OBJECTIVE
Extract every line that contains the word "this".

───

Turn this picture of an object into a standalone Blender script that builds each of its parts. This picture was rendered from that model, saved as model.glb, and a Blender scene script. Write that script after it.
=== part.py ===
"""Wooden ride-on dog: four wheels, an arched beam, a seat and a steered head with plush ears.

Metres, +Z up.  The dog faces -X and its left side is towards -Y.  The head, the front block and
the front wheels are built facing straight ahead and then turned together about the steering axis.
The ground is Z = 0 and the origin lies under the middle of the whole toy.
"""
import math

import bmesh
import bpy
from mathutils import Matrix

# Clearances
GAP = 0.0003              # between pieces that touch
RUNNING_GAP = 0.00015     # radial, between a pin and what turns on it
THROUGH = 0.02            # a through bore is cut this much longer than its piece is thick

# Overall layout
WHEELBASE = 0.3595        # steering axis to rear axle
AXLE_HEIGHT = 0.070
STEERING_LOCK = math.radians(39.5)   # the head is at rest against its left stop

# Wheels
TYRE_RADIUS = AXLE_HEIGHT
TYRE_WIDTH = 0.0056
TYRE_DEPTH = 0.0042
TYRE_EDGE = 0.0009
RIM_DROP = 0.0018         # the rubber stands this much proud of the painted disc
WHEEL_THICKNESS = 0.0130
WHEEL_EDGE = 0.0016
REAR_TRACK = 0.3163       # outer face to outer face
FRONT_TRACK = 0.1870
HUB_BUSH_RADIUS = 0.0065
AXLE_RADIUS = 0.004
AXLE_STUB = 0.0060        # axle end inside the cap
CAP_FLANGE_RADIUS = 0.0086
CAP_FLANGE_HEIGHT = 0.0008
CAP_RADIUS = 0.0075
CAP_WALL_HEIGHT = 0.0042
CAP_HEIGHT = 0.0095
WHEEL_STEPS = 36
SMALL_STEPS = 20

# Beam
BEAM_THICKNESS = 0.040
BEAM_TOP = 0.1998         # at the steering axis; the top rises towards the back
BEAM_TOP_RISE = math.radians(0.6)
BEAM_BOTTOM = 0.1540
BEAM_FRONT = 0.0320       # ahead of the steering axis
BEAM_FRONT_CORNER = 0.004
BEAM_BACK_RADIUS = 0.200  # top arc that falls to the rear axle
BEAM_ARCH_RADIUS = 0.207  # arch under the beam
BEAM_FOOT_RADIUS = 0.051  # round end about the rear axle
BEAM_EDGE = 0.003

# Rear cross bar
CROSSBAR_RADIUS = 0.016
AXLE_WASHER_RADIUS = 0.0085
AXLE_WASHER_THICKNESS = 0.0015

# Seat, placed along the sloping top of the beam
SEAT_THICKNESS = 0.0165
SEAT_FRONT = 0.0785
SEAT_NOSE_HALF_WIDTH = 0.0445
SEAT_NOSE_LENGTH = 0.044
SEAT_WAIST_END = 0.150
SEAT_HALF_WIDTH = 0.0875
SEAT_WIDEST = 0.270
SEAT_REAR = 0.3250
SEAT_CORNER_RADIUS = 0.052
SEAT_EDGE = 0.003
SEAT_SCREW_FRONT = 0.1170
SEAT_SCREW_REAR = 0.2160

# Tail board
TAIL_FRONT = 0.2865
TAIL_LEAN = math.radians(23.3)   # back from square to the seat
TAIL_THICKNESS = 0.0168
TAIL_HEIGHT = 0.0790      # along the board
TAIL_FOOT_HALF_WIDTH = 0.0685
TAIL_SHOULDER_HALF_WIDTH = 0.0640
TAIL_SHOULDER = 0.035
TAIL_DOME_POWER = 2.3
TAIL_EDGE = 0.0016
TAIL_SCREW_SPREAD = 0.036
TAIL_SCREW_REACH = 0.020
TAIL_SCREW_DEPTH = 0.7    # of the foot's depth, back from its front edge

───

THE SOLUTION
Turn this picture of an object into a standalone Blender script that builds each of its parts. This picture was rendered from that model, saved as model.glb, and a Blender scene script. Write that script after it.
THROUGH = 0.02            # a through bore is cut this much longer than its piece is thick
RIM_DROP = 0.0018         # the rubber stands this much proud of the painted disc